Впервые встретились мы во время войны, ког­да она с двумя дочерьми, по возрасту чуть старше меня, несколько месяцев жила у нас, в эвакуации. В каникулы после девятого класса мы с мамой пое­хали в Киев, к её тёте Оле - моё первое путешествие на поезде. В Москве была пересадка, и мы задержа­лись на два дня, остановившись, как всегда, у тети Наташи. В первый день побывали в Третьяковской галерее - обязательной части программы всех при­езжавших в Москву. Осмотрели залы Репина, с его «Бурлаками» и «Грозным», Сурикова - маме особен­но, и мне за ней, нравился «Меншиков в Берёзово», пейзажи Куинджи с его невероятным лунным све­том и Левитана, с самым любимым мамой «Над веч­ным покоем». На другой день предполагалось навес­тить дядю Женю. Тетя Наташа в последнюю минуту идти отказалась, сказав:

-  Опять сахар подниму - вчера зашкаливал! Но... принесите мне чего-нибудь вкусненького от Туси! Она долго объясняла, как доехать от Чистых прудов, где жила с сыном, до Арбата, где жил дядя Женя с семьей. Как всегда, не забыла положить мне в кар­ман записочку со своим телефоном и адресом - «на всякий случай».

Тетя Туся, она была дома одна, встретила нас у лифта - в длинном атласном капоте с яркими круп­ными цветами, с папиросой в руках и возгласом:

-  Милка! Это ты ли?! Да, ведь, ты ничего полу­чилась. Молоде-ец! А уж какая замухрышка была в войну-то! Молоде-е-ец!

Комната, в которую мы вошли, была увешана (на ручках дверей и шкафов, на спинках стульев, на швейной машинке) атласными бюстгальтерами самых разных цветов и размеров: Туся обшивала высоко начальственную и богемную Москву. Ничуть не смущаясь не гостевым видом жилища, хозяйка широким жестом пригласила:

-  Располагайтесь, - и привычно смахнула свои из­делия со стульев в угол, на пол, к швейной машинке.

Мы пили дорогое, вкусное вино. Перед этим Туся спросила меня:

- Пила уже? Нет?! Ну, хорошо, этим можно на­чинать! Юля, не делай большие глаза! Девке пора вступать во взрослую жизнь! Общество приличное и случай подходящий.

После был «дорогущий» чай, очень вкусные пи­рожные, фрукты и хохот до колик - над анекдотами и байками из жизни её многочисленных клиенток! Больше я тетю Туею не видела ни разу: сама встречи не искала, и приглашений не было. Дома у нас гово­рили о ней частенько, всегда с большим удовольст­вием вспоминая что-нибудь весёлое из её живопис­ных разговоров.

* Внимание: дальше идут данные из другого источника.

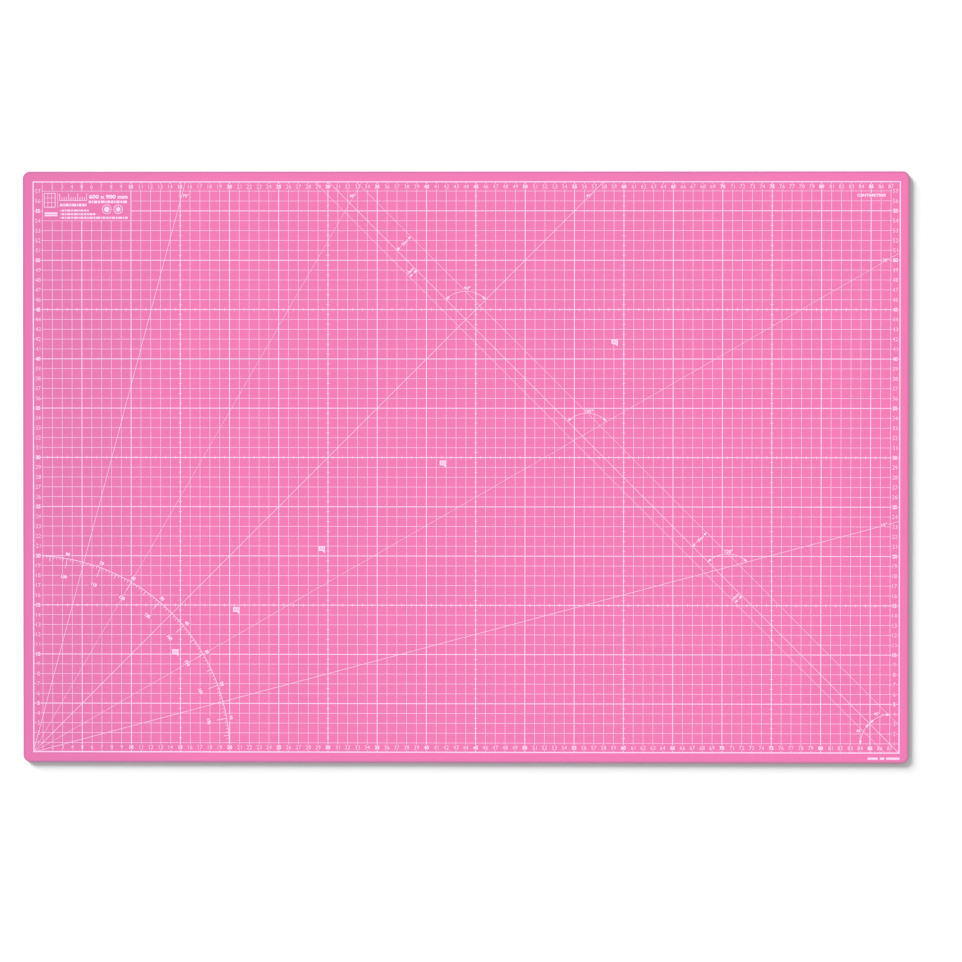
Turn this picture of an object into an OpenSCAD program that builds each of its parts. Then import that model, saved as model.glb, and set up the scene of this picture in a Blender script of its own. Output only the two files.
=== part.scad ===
// Self healing cutting mat: five plies bonded face to face, with a printed measuring
// pattern on the work surface. +X runs along the long side, +Y along the short side,
// +Z points up, and the origin is the centre of the underside.

/* [Mat] */
// Length of the mat along X
mat_length = 899; // [450:1:1200]
// Width of the mat along Y
mat_width = 600; // [450:1:900]
// Radius of the four die-cut corners
corner_radius = 7.5; // [2:0.5:20]

/* [Plies] */
// Thickness of each soft surface ply, top and bottom
surface_ply = 0.9; // [0.5:0.1:1.5]
// Thickness of each tie ply between a surface ply and the core
tie_ply = 0.3; // [0.2:0.1:0.5]
// Thickness of the stiff core ply
core_thickness = 0.6; // [0.4:0.1:1.2]

/* [Printed grid] */
// Thickness of the ink film
ink = 0.05; // [0.02:0.01:0.1]
// Smallest bare margin outside the printed border
margin = 8; // [5:1:25]
// How far the print sits off the mat's centre along X
print_shift = 0.6; // [0:0.05:2]
// Width of the border line
border_line = 1.2; // [0.6:0.1:1.6]
// Width of the five-centimetre grid lines
grid_line = 0.8; // [0.4:0.1:1.2]
// Height of the scale numerals
numeral_height = 4.2; // [3:0.2:6]

/* [Printed guides] */
// Width of the 15, 45 and 75 degree lines and of the diagonal
angle_line = 0.5; // [0.4:0.1:0.8]
// Width of the 30 and 60 degree lines and of the seam allowance lines
fine_line = 0.3; // [0.2:0.1:0.4]
// Distance of the wide seam allowance line from the diagonal
wide_seam = 20; // [12:1:25]
// Distance of the narrow seam allowance line from the diagonal
narrow_seam = 10; // [5:0.5:11]
// Radius of the protractor's arc
protractor_radius = 200; // [150:10:250]
// Radius of the small angle arcs
arc_radius = 29; // [20:1:35]
// Width of the small angle arcs
arc_line = 0.5; // [0.3:0.1:0.8]

/* [Hidden] */
$fn = 96;

// Heights of the underside of each ply, from the bottom up
lower_tie_z = surface_ply;
core_z = lower_tie_z + tie_ply;
upper_tie_z = core_z + core_thickness;
top_ply_z = upper_tie_z + tie_ply;
work_surface_z = top_ply_z + surface_ply;

// The printed border measures a whole number of centimetres each way, over its outer edges
cell = 10;
major_step = 5;
columns = floor((mat_length - 2 * margin) / cell);
rows = floor((mat_width - 2 * margin) / cell);
print_length = columns * cell;
print_width = rows * cell;
print_corner = [print_shift - print_length / 2, -print_width / 2];
reach = print_length + print_width;

// Numerals are built from seven straight strokes, named as on a segment display
numeral_width = 0.55 * numeral_height;
numeral_stroke = 0.17 * numeral_height;
numeral_pitch = 0.72 * numeral_height;
numeral_clearance = 0.8;
SEGMENTS = ["abcdef", "bc", "abdeg", "abcdg", "bcfg", "acdfg", "acdefg", "abc", "abcdefg", "abcdfg"];

ANGLES = [15, 30, 45, 60, 75];
// Corner, in millimetres from the border's lower left, of each ISO A sheet from A6 to A2
PAPER_SIZES = [[148, 105], [210, 148], [297, 210], [420, 297], [594, 420]];
paper_mark = [6.4, 5.8];
// Middle of each small angle arc, in grid cells from the border's lower left
ARC_CENTRES = [[44, 44], [56.3, 31.7], [70.6, 17.4]];
// The double arc in the lower right corner is a little larger and starts inside the border
corner_arc_radius = arc_radius + 3;
corner_arc_inset = 8;
arrow_length = 4;
arrow_width = 2.4;
panel_columns = 9;
panel_rows = 3;
PINK = "#f47ab7";
TIE = "#a2919a";
INK = "#ffd5f3";

function whole(n) = floor(n + 0.001);

// ---- building blocks ----

// A flat plate with true round corners
module ply(thickness) {
    long = mat_length - 2 * corner_radius;
    wide = mat_width - 2 * corner_radius;
    linear_extrude(thickness) union() {
        square([long, mat_width], center = true);
        square([mat_length, wide], center = true);
        for (x = [-long / 2, long / 2], y = [-wide / 2, wide / 2])
            translate([x, y]) circle(corner_radius);
    }
}

// Lifts a flat pattern, drawn from the border's lower left corner, to a film on the work surface
module film() {
    translate([print_corner[0], print_corner[1], work_surface_z])
        linear_extrude(ink) children();
}

// A straight stroke from one point to another
module stroke(from, to, width) {
    run = to - from;
    translate(from) rotate(atan2(run[1], run[0]))
        translate([0, -width / 2]) square([norm(run), width]);
}

// Part of a ring, between two angles
module ring_arc(radius, width, start, end) {
    steps = max(1, ceil((end - start) / 45));
    far = 1.5 * (radius + width);
    intersection() {
        difference() {
            circle(radius + width / 2);
            circle(radius - width / 2);
        }
        polygon([[0, 0], for (i = [0:steps]) let (a = start + (end - start) * i / steps)
            far * [cos(a), sin(a)]]);
    }
}

// An arrowhead with its point at the origin, pointing along +X
module arrowhead() {
    polygon([[0, 0], [-arrow_length, arrow_width / 2], [-arrow_length, -arrow_width / 2]]);
}

module digit(value) {
    w = numeral_width - numeral_stroke;
    h = numeral_height - numeral_stroke;
    s = numeral_stroke;
    bars = [["a", [0, h], [w, s]], ["b", [w, h / 2], [s, h / 2 + s]], ["c", [w, 0], [s, h / 2 + s]],
            ["d", [0, 0], [w, s]], ["e", [0, 0], [s, h / 2 + s]], ["f", [0, h / 2], [s, h / 2 + s]],
            ["g", [0, h / 2], [w, s]]];
    for (bar = bars, name = SEGMENTS[value])
        if (bar[0] == name) translate(bar[1]) square(bar[2]);
}

// A whole number from 1 to 99, centred on the origin
module numeral(value) {
    tens = whole(value / 10);
    count = tens > 0 ? 2 : 1;
    run = numeral_width + (count - 1) * numeral_pitch;
    translate([-run / 2, -numeral_height / 2]) {
        if (tens > 0) digit(tens);
        translate([(count - 1) * numeral_pitch, 0]) digit(value - 10 * tens);
    }
}

// Puts its children at the middle of every numbered fifth centimetre, all round the border
module at_scale_marks() {
    band = 0.54 * cell;
    for (i = [major_step:major_step:columns - 1], y = [band, print_width - band]) {
        $value = i;
        translate([i * cell, y]) children();
    }
    for (j = [major_step:major_step:rows - 1], x = [band, print_length - band]) {
        $value = j;
        translate([x, j * cell]) children();
    }
}

// ---- printed patterns, drawn from the border's lower left corner ----

module border_pattern() {
    difference() {
        square([print_length, print_width]);
        inside_border();
    }
}

module inside_border() {
    translate([border_line, border_line])
        square([print_length - 2 * border_line, print_width - 2 * border_line]);
}

// The blank panel at the upper left, one cell in from the border
module label_panel_area() {
    panel = [panel_columns * cell - grid_line / 2, panel_rows * cell];
    translate([cell, print_width - cell - panel[1]]) square(panel);
}

module major_grid_pattern() {
    difference() {
        intersection() {
            inside_border();
            union() {
                for (i = [major_step:major_step:columns - 1])
                    stroke([i * cell, 0], [i * cell, print_width], grid_line);
                for (j = [major_step:major_step:rows - 1])
                    stroke([0, j * cell], [print_length, j * cell], grid_line);
            }
        }
        at_scale_marks()
            square([1.4 * numeral_height, numeral_height] + 2 * numeral_clearance * [1, 1],
                   center = true);
        label_panel_area();
    }
}

module numeral_pattern() {
    at_scale_marks() numeral($value);
}

module angle_pattern() {
    intersection() {
        inside_border();
        union() {
            for (a = ANGLES)
                stroke([0, 0], reach * [cos(a), sin(a)], a % 30 == 0 ? fine_line : angle_line);
            stroke([print_length, 0], [print_length - print_width, print_width], angle_line);
        }
    }
}

module seam_pattern() {
    intersection() {
        inside_border();
        union() {
            for (allowance = [wide_seam, -narrow_seam]) {
                shift = [allowance * sqrt(2), 0];
                stroke([print_length, 0] + shift, [print_length - print_width, print_width] + shift,
                       fine_line);
            }
        }
    }
}

module protractor_pattern() {
    ring_arc(protractor_radius, angle_line, 3, 87);
    for (a = [5:5:85]) {
        tick = a % 10 == 0 ? cell : cell / 2;
        rotate(a) translate([protractor_radius - tick, -angle_line / 2])
            square([tick, angle_line]);
    }
}

module arc_pattern() {
    for (c = ARC_CENTRES) translate(c * cell) {
        ring_arc(arc_radius, arc_line, 55, 125);
        for (side = [0, 1]) mirror([side, 0]) rotate(45)
            translate([arc_radius, arrow_length * 0.8]) rotate(-94) arrowhead();
    }
    translate([print_length - corner_arc_inset, corner_arc_inset]) {
        ring_arc(corner_arc_radius, arc_line, 98, 172);
        rotate(94.5) translate([corner_arc_radius, -arrow_length / 2]) rotate(-90) arrowhead();
        rotate(175.5) translate([corner_arc_radius, arrow_length / 2]) rotate(90) arrowhead();
    }
}

module paper_pattern() {
    for (p = PAPER_SIZES)
        translate(p - paper_mark) square(paper_mark);
}

// Ruled bars and two round badges, with no words
module label_pattern() {
    left = 2 * cell;
    top = print_width - 1.7 * cell;
    bar_gap = 4.2;
    for (row = [0:3])
        translate([left, top - row * bar_gap]) square([(3.4 - 0.5 * (row % 2)) * cell, 1.4]);
    for (x = [7.4, 8.6])
        translate([x * cell, print_width - 3 * cell]) difference() {
            circle(4.5);
            circle(3.4);
        }
}

// ---- one module for each piece ----

module top_surface_ply() color(PINK) translate([0, 0, top_ply_z]) ply(surface_ply);

module upper_tie_ply() color(TIE) translate([0, 0, upper_tie_z]) ply(tie_ply);

module core_ply() color("#9d9a9b") translate([0, 0, core_z]) ply(core_thickness);

module lower_tie_ply() color(TIE) translate([0, 0, lower_tie_z]) ply(tie_ply);

module bottom_surface_ply() color(PINK) ply(surface_ply);

module border_print() color(INK) film() border_pattern();

module major_grid_print() color(INK) film() major_grid_pattern();

module numeral_print() color(INK) film() numeral_pattern();

module angle_line_print() color(INK) film() difference() {
    angle_pattern();
    major_grid_pattern();
    numeral_pattern();
}

module seam_line_print() color(INK) film() difference() {
    seam_pattern();
    major_grid_pattern();
    numeral_pattern();
    angle_pattern();
}

module protractor_print() color(INK) film() difference() {
    protractor_pattern();
    major_grid_pattern();
    angle_pattern();
}

module arc_mark_print() color(INK) film() difference() {
    arc_pattern();
    major_grid_pattern();
    numeral_pattern();
    angle_pattern();
    seam_pattern();
}

module paper_size_print() color(INK) film() difference() {
    paper_pattern();
    major_grid_pattern();
}

module label_panel_print() color(INK) film() label_pattern();

top_surface_ply();
upper_tie_ply();
core_ply();
lower_tie_ply();
bottom_surface_ply();
border_print();
major_grid_print();
numeral_print();
angle_line_print();
seam_line_print();
protractor_print();
arc_mark_print();
paper_size_print();
label_panel_print();
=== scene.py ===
import math
from functools import lru_cache
from itertools import cycle

import bpy
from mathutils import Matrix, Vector
from mathutils.geometry import delaunay_2d_cdt


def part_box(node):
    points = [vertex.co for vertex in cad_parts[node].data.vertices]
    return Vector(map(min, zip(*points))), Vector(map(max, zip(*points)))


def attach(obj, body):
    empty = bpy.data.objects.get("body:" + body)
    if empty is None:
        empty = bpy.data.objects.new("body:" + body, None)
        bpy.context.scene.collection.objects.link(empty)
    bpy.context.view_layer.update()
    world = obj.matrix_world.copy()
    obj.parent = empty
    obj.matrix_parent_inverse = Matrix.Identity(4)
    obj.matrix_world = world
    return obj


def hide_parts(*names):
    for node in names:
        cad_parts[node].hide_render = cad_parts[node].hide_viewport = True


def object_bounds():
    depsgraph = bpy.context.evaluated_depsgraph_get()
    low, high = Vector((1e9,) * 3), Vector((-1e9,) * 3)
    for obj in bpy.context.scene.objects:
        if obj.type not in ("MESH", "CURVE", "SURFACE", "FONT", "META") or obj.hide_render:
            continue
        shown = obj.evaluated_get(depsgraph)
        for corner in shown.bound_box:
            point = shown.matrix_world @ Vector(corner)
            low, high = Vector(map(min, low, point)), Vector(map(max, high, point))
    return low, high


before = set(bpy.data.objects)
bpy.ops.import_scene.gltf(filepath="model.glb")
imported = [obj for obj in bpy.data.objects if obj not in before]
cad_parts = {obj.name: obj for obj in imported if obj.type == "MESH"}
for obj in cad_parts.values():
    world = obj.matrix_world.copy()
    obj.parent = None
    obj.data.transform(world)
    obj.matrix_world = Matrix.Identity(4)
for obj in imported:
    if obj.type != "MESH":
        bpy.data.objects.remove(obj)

# Blender works in metres
MM = 0.001
CAD_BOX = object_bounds()

# ---- widths and lengths of the print, in millimetres ----
CELL = 10
BORDER_LINE = 1.2
BOLD_LINE = 0.82
THIN_LINE = 0.41
ANGLE_LINE = 0.45
FINE_LINE = 0.28
HALF_MARK_LENGTH = 3.4
HALF_MARK_LINE = 0.42
NUMERAL_BAND = 5.4
NUMERAL_HEIGHT = 4.1
NUMERAL_CLEARANCE = 0.7
WIDE_SEAM = 20
NARROW_SEAM = 10
PROTRACTOR_RADIUS = 200
PROTRACTOR_LINE = 0.58
DEGREE_TICK_LINE = 0.42
PANEL = (10, 540, 100, 570)

# ---- every how many cells the bold lines and the rows of half marks come, and angles in degrees ----
BOLD_EVERY = 5
HALF_MARKS_EVERY = 15
ANGLES = (15, 30, 45, 60, 75)

# ---- lettering: how far strokes are thickened, in units of the font, and how outlines are drawn ----
REGULAR_WEIGHT = -0.006
LABEL_WEIGHT = 0.03
BOLD_WEIGHT = 0.05
LETTER_STEPS = 3
FIGURE_STRETCH = 0.95
SLIVER = 1e-7

# ---- where the print lies, from the frame ----
BORDER_LOW, BORDER_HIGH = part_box("border_print")
PRINT_LENGTH = round((BORDER_HIGH.x - BORDER_LOW.x) / MM, 3)
PRINT_WIDTH = round((BORDER_HIGH.y - BORDER_LOW.y) / MM, 3)
COLUMNS = round(PRINT_LENGTH / CELL)
ROWS = round(PRINT_WIDTH / CELL)
INK_TOP = BORDER_HIGH.z
INK_SUNK = 0.01 * MM
INK_BOTTOM = BORDER_LOW.z - INK_SUNK
INK_SLOPE = 0.02


# ---- flat shapes, in millimetres from the border's lower left corner ----

def box_shape(left, low, right, high):
    return [(left, low), (right, low), (right, high), (left, high)]


def bar(start, end, width):
    """A straight stroke of a given width."""
    along = Vector(end) - Vector(start)
    across = Vector((-along.y, along.x)).normalized() * width / 2
    corners = (Vector(start) - across, Vector(end) - across, Vector(end) + across, Vector(start) + across)
    return [tuple(corner) for corner in corners]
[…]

Дядя Женя - полная противоположность Туси: тихий, деликатный, с прекрасными, грустными се­рыми глазами. Его вторая жена, тетя Маруся, по вы­ражению тети Наташи, «слишком проста», маме и Лиде очень нравилась. Они долго переписывались и встречались не однажды. Я видела её один раз, мель­ком и не запомнила. У них был сын Юрий, ставший офицером. Папа считал второй брак брата удачным, но и Туею любил - за острый язычок и яркую ориги­нальность. Племянниц он обожал за удивительную похожесть обеих на отца при совершенно разных характерах. Они платили ему тем же, всегда с шум­ным весельем обнимая при встречах и обращаясь, не иначе, как:

- Дорогой, миленький наш дядя Геня!

Я их после Тюмени не видела ни разу. Как-то не пришлось.